Depending on which $\mathbf{F}$ you take, a tuple $\mathbf{A}$ of bimodules giving a species realization of $B$ may or may not exist. Wether one can define cyclic derivatives (and hence Jacobian algebras), perform mutations in this setting, or show that non-degenerate potentials exist, is a different matter, and things can become rather technical.
To finish, the difference between the approaches of Demonet, Dlab-Ringel and Geiss-Leclerc-Schröer lies mainly in which rings $F_k$ they take:
- Demonet takes each $F_k$ to be a group algebra of certain cyclic group;
- Dlab-Ringel take $F_k$ to be a division ring;
- Geiss-Leclerc-Schröer take $F_k$ to be a truncated polynomial ring $\mathbb{C}[X]/X^{d_k}$.
Edit (this is the first time I post in MO, I hope to be doing it the right way...):
Just as a follow-up, it is probably a good idea to say a few words on how you can actually construct an explicit 'modulation' or 'species realization' for a given skew-symmetrizable matrix $B\in\mathbb{Z}^{n\times n}$.
Fix a matrix $D=\operatorname{diag}(d_1,\ldots,d_n)$, with $d_1,\ldots,d_n\in\mathbb{Z}_{>0}$, such that $DB$ is skew-symmetric. The matrix $C=(c_{ij})_{1\leq i,j\leq n}$ defined by $$ c_{ij}=\frac{b_{ij}\operatorname{gcd}(d_i,d_j)}{d_j} $$ has integer entries and is skew-symmetric. As such, it has an associated quiver $Q_C$ with $c_{ij}$ arrows from $j$ to $i$ whenever $c_{ij}\geq 0$.

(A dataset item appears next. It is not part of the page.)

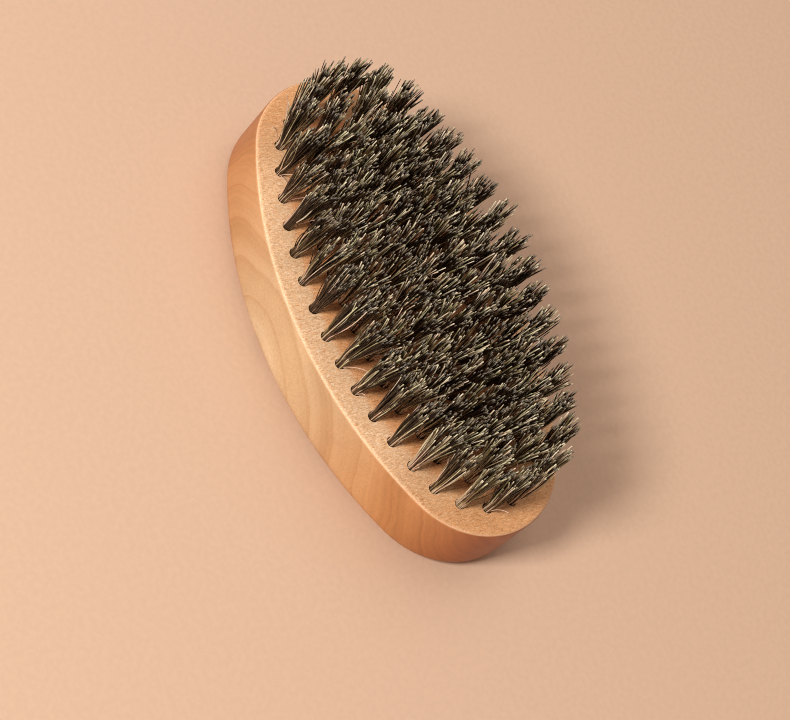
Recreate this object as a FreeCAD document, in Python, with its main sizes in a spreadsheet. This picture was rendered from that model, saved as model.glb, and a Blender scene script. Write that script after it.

Fix a degree-$d$ cyclic Galois extension $E/F$, where $d=\operatorname{lcm}(d_1,\ldots,d_n)$. For each $k\in\{1,\ldots,n\}$, set $F_k$ to be the unique subfield of $E$ such that $[F_k:F]=d_k$, and for every pair $(j,k)$ such that $b_{jk}\geq 0$, set $A_{jk}:=\oplus_{\ell=1}^{c_{jk}}F_j\otimes_{F_j\cap F_k}F_k$. The pair $((F_k)_{1\leq k\leq n},(A_{jk})_{b_{jk}\geq 0})$ then constitutes a species realization of $B$.
If you are interested in mutating the above species realization (with some potential), then you are forced to consider some 'twisted' version of the bimodules $F_j\otimes_{F_j\cap F_k}F_k$.